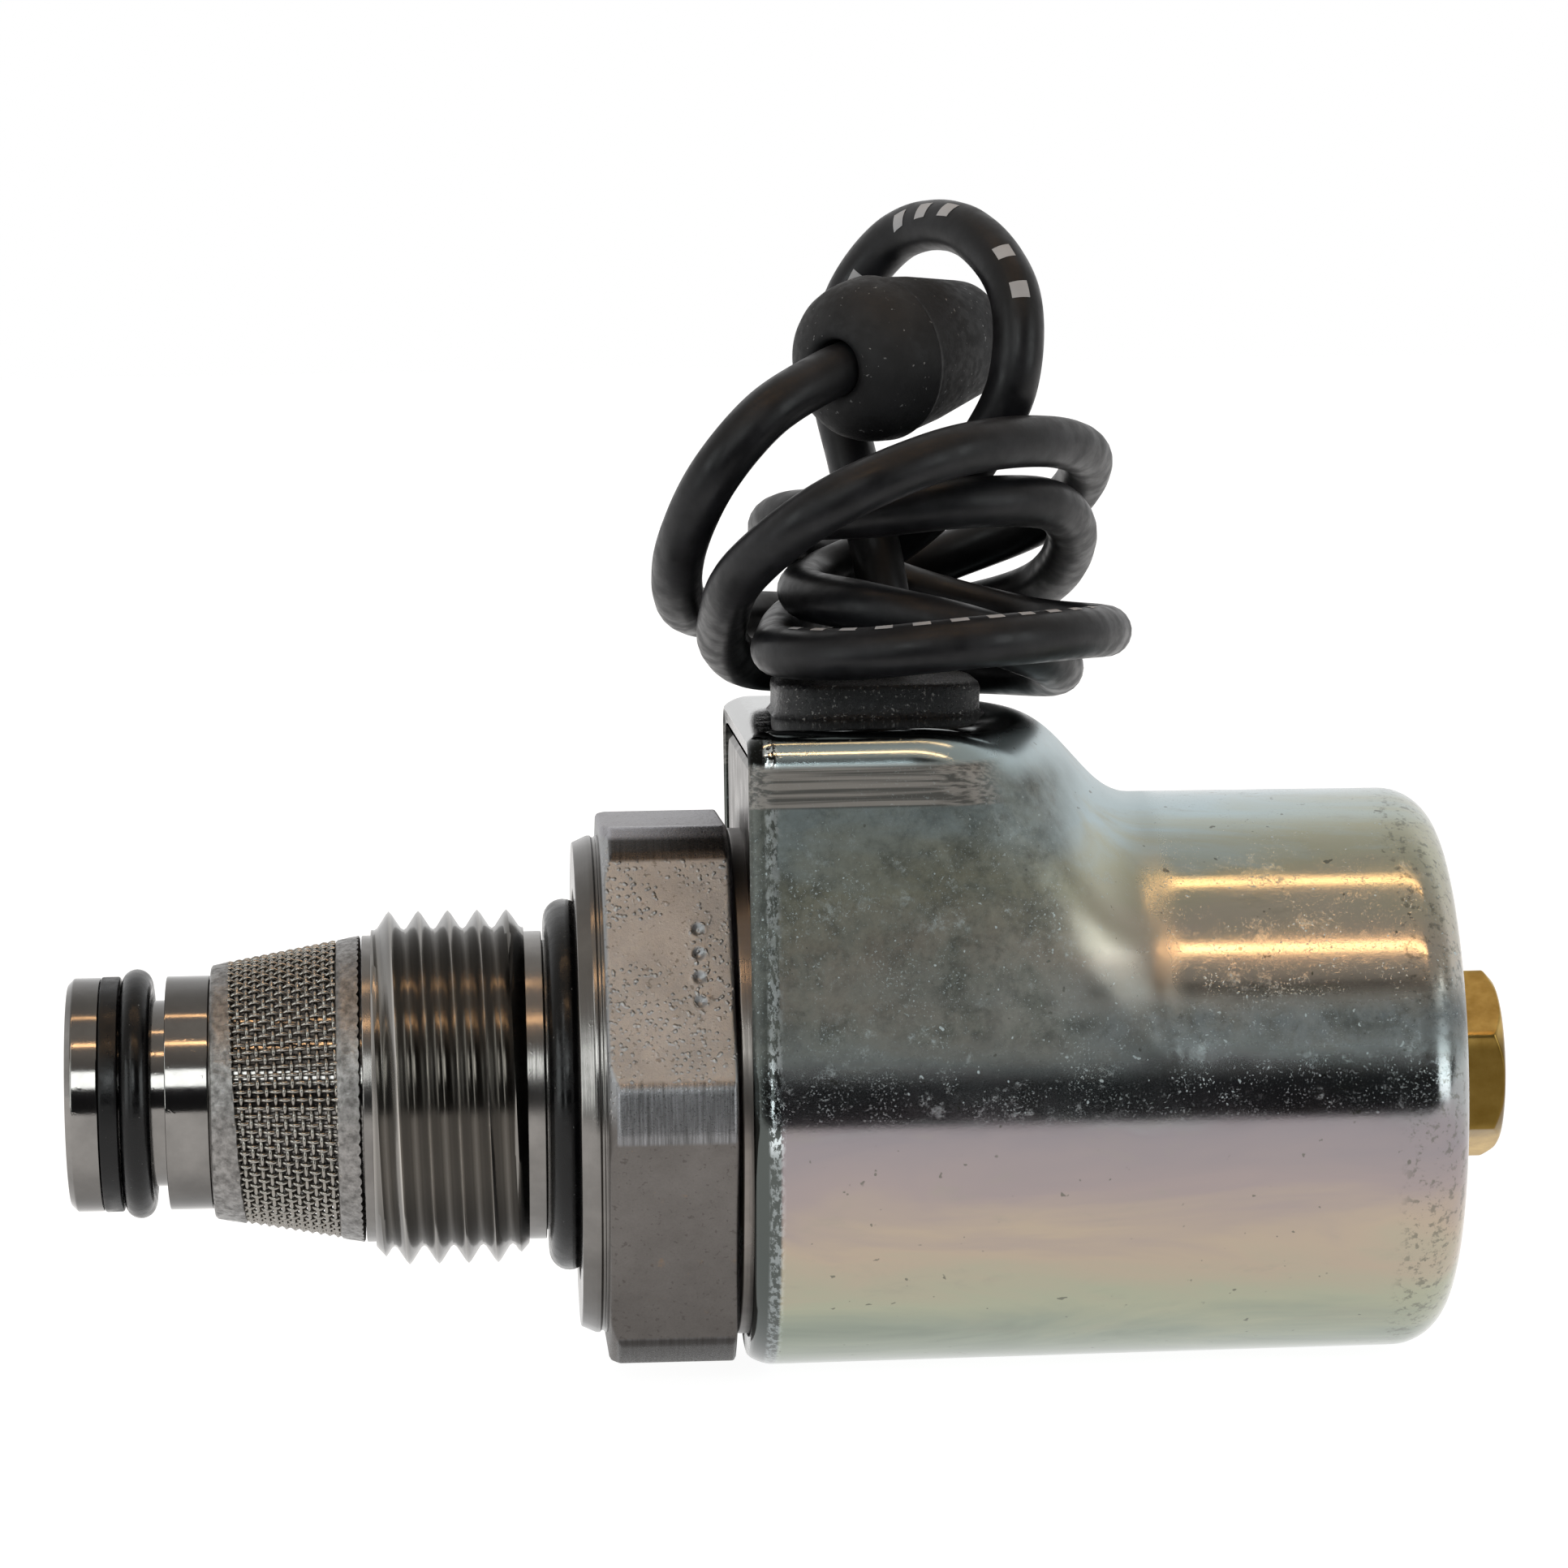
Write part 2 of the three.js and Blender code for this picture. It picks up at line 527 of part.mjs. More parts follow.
function plungerSolid() {
  const { radius, start, end, chamfer, pocket, pocketStart } = PLUNGER;
  const body = turned([
    [start, 0], [start, radius - chamfer], [start + chamfer, radius],
    [end - chamfer, radius], [end, radius - chamfer], [end, 0],
  ]);
  const socket = rod(start - 1, PIN.socket, PIN.radius + FIT, SMALL_ROUND);
  return cut(solid(body), solid(rod(pocketStart, end + 1, pocket, SMALL_ROUND)), solid(socket));
}

function poppetSolid() {
  const { radius, start, tip, nose, cone, chamfer, end, orifice, funnel, funnelDepth } = POPPET;
  return turned([
    [start, orifice], [start, tip], [nose, cone], [nose, radius - chamfer], [nose + chamfer, radius],
    [end, radius], [end, funnel], [end - funnelDepth, orifice],
  ]);
}

function springTube() {
  const { radius, wire, turns, start, end } = SPRING;
  const points = [];
  const perTurn = 8;
  for (let i = 0; i <= turns * perTurn; i++) {
    const angle = (i * 2 * Math.PI) / perTurn;
    const x = THREE.MathUtils.mapLinear(i, 0, turns * perTurn, start + wire, end - wire);
    points.push([x, radius * Math.cos(angle), radius * Math.sin(angle)]);
  }
  return tubeAlong(points, wire, 5, turns * perTurn);
}

function buildTube() {
  piece('core_tube', ring(TUBE.start, TUBE.end, TUBE.inner, TUBE.outer), 'groundSteel');
  piece('pole_piece', poleSolid(), 'steel');
  piece('main_poppet', poppetSolid(), 'groundSteel');
  piece('plunger', plungerSolid(), 'groundSteel');
  const pinEnd = PIN.socket - CLEAR;
  piece('pilot_pin', turned([
    [PIN.start, 0], [PIN.start + PIN.point, PIN.radius], [pinEnd, PIN.radius], [pinEnd, 0],
  ], SMALL_ROUND), 'groundSteel');
  piece('plunger_spring', springTube(), 'springSteel');
}

// ---- The coil ----------------------------------------------------------------------------

function canShell() {
  const outer = solid(canForm(CAN.start, CAN.end, 0, CAN.endRadius));
  const hollow = solid(canForm(CAN.start - 1, CAN.end - CAN.wall, CAN.wall, CAN.endRadius - CAN.wall));
  const studHole = rod(CAN.end - 3, CAN.end + 1, CAN.studHole, SMALL_ROUND);
  const clear = GROMMET.neck - GAP;
  const window = block(
    [GROMMET.start + clear, -GROMMET.halfDepth + clear, BOSS.top - 3],
    [GROMMET.end - clear, GROMMET.halfDepth - clear, BOSS.top + 1]);
  return cut(outer, hollow, solid(studHole), solid(window));
}

function fluxPlate() {
  const { discStart, start, end, halfWidth, top } = FLUX_PLATE;
  const outline = bossOutline(halfWidth, top, BOSS.edge).map(([y, z]) => new THREE.Vector2(y, z));
  const slab = solid(prism(new THREE.Shape(outline), start, end));
  const disc = solid(rod(discStart, end, halfWidth));
  return cut(join(slab, disc), solid(rod(discStart - 1, end + 1, BOBBIN.bore)));
}

function bobbinSolid() {
  const { start, end, bore, core, flange, flangeThickness } = BOBBIN;
  return turned([
    [start, bore], [start, flange], [start + flangeThickness, flange], [start + flangeThickness, core],
    [end - flangeThickness, core], [end - flangeThickness, flange], [end, flange], [end, bore],
  ]);
}

/** A rectangle in plan with rounded corners, standing between two heights. */
function roundedPad(start, end, halfDepth, corner, bottom, top) {
  const shape = new THREE.Shape();
  const [x0, x1, y0, y1] = [start, end, -halfDepth, halfDepth];
  shape.moveTo(x0 + corner, y0);
  shape.lineTo(x1 - corner, y0);
  shape.absarc(x1 - corner, y0 + corner, corner, -Math.PI / 2, 0, false);
  shape.lineTo(x1, y1 - corner);
  shape.absarc(x1 - corner, y1 - corner, corner, 0, Math.PI / 2, false);
  shape.lineTo(x0 + corner, y1);
  shape.absarc(x0 + corner, y1 - corner, corner, Math.PI / 2, Math.PI, false);
  shape.lineTo(x0, y0 + corner);
  shape.absarc(x0 + corner, y0 + corner, corner, Math.PI, 1.5 * Math.PI, false);
  const settings = { depth: top - bottom, bevelEnabled: false, curveSegments: 5 };
  return new THREE.ExtrudeGeometry(shape, settings).translate(0, 0, bottom);
}

function grommetSolid() {
  const { start, end, halfDepth, corner, height, neck } = GROMMET;
  const head = roundedPad(start, end, halfDepth, corner, BOSS.top + FIT, BOSS.top + height);
  const [bottom, top] = [POTTING.top + CLEAR, BOSS.top + FIT + OVERLAP];
  const stem = roundedPad(start + neck, end - neck, halfDepth - neck, corner - neck, bottom, top);
  return join(solid(head), solid(stem));
}

function pottingSolid() {
  const { start, end, halfDepth, bottom, top } = POTTING;
  const fill = block([start, -halfDepth, bottom], [end, halfDepth, top]);
  const { slotHalf, slotHeight, slotInset } = SPLICE;
  const spliceSlot = block(
    [start + slotInset, -slotHalf, bottom - 1], [end - slotInset, slotHalf, bottom + slotHeight]);
  return cut(solid(fill), solid(spliceSlot));
}

function buildCoil() {
  const windingStart = BOBBIN.start + BOBBIN.flangeThickness + CLEAR;
  const windingEnd = BOBBIN.end - BOBBIN.flangeThickness - CLEAR;
  const spliceHeight = POTTING.bottom + SPLICE.radius - GAP;
  const splice = rod(SPLICE.start, SPLICE.end, SPLICE.radius, SMALL_ROUND).translate(0, 0, spliceHeight);
  piece('coil_can', canShell(), 'zinc');
  piece('flux_plate', fluxPlate(), 'steel');
  piece('bobbin', bobbinSolid(), 'nylon');
  piece('winding', ring(windingStart, windingEnd, WINDING.inner, WINDING.outer), 'copper');
  piece('winding_tape', ring(windingStart, windingEnd, WINDING.outer + CLEAR, WINDING.tape), 'backup');
  piece('lead_potting', pottingSolid(), 'epoxy');
  piece('lead_splice', splice, 'copper');
  piece('lead_grommet', grommetSolid(), 'epoxy');
}

function buildNut() {
  const { start, end, acrossFlats, chamfer, chamferLength, bore, turn } = NUT;
  const corner = acrossFlats / Math.sqrt(3);
  const envelope = turned([
    [start, 0], [start, corner], [end - chamferLength, corner], [end, corner - chamfer], [end, 0],
  ]);
  const hole = rod(start - 1, end + 1, bore);
  const bar = hexBar(start, end, acrossFlats, THREE.MathUtils.degToRad(turn));
  piece('nut_washer', ring(WASHER.start, WASHER.end, WASHER.bore, WASHER.radius), 'springSteel');
  piece('coil_nut', cut(solid(bar).intersect(solid(envelope)), solid(hole)), 'brass');
}

// ---- The lead ----------------------------------------------------------------------------

function buildLead() {
  const leadSides = 8;
  const leadSteps = 76;
  piece('lead_wire', tubeAlong(LEAD_ROUTE, LEAD_DIAMETER / 2, leadSides, leadSteps), 'leadJacket');

  const along = new THREE.Group();
  along.position.set(...BOOT.near);
  along.quaternion.setFromUnitVectors(
    new THREE.Vector3(1, 0, 0), new THREE.Vector3(...BOOT.direction).normalize());
  valve.add(along);
  piece('connector_boot', turned(BOOT_PROFILE, SMALL_ROUND), 'rubber', along);
  piece('bullet_terminal', turned(TERMINAL_PROFILE, SMALL_ROUND), 'brass', along);
}

buildCartridge();
buildTube();
buildCoil();
buildNut();
buildLead();

export default valve;
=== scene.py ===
"""Looks of a screw-in solenoid cartridge valve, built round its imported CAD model.

Metres, in the model's frame: the valve's axis is X, the nose points along -X and the coil's boss along +Z.
Lengths below are written in millimetres and turned into metres when a mesh is made.
"""

import math
from math import cos, pi, radians, sin

import bmesh
import bpy
import numpy as np
from mathutils import Matrix, Vector


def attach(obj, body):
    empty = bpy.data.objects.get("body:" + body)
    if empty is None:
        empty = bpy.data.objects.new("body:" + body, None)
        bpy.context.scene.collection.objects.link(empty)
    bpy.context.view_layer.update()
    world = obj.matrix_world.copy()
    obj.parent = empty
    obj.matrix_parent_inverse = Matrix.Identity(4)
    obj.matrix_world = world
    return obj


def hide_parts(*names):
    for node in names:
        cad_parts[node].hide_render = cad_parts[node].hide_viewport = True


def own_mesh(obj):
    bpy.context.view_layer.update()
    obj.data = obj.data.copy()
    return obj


MM = 0.001

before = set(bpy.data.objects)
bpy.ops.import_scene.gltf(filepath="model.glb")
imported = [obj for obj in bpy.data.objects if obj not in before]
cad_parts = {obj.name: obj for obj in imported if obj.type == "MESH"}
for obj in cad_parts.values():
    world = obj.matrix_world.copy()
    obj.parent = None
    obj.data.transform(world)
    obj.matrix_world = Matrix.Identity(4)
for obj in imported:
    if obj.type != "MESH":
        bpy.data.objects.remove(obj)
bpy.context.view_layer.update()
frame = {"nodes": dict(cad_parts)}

# ---- Dimensions, in millimetres, as in the CAD model -------------------------------------------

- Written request
Only the lines from the one containing "---- The lead" through the one containing "for node in" are to be extracted, exactly as they appear, with both ends included.

- Complete answer
// ---- The lead ----------------------------------------------------------------------------

function buildLead() {
  const leadSides = 8;
  const leadSteps = 76;
  piece('lead_wire', tubeAlong(LEAD_ROUTE, LEAD_DIAMETER / 2, leadSides, leadSteps), 'leadJacket');

  const along = new THREE.Group();
  along.position.set(...BOOT.near);
  along.quaternion.setFromUnitVectors(
    new THREE.Vector3(1, 0, 0), new THREE.Vector3(...BOOT.direction).normalize());
  valve.add(along);
  piece('connector_boot', turned(BOOT_PROFILE, SMALL_ROUND), 'rubber', along);
  piece('bullet_terminal', turned(TERMINAL_PROFILE, SMALL_ROUND), 'brass', along);
}

buildCartridge();
buildTube();
buildCoil();
buildNut();
buildLead();

export default valve;
=== scene.py ===
"""Looks of a screw-in solenoid cartridge valve, built round its imported CAD model.

Metres, in the model's frame: the valve's axis is X, the nose points along -X and the coil's boss along +Z.
Lengths below are written in millimetres and turned into metres when a mesh is made.
"""

import math
from math import cos, pi, radians, sin

import bmesh
import bpy
import numpy as np
from mathutils import Matrix, Vector


def attach(obj, body):
    empty = bpy.data.objects.get("body:" + body)
    if empty is None:
        empty = bpy.data.objects.new("body:" + body, None)
        bpy.context.scene.collection.objects.link(empty)
    bpy.context.view_layer.update()
    world = obj.matrix_world.copy()
    obj.parent = empty
    obj.matrix_parent_inverse = Matrix.Identity(4)
    obj.matrix_world = world
    return obj


def hide_parts(*names):
    for node in names:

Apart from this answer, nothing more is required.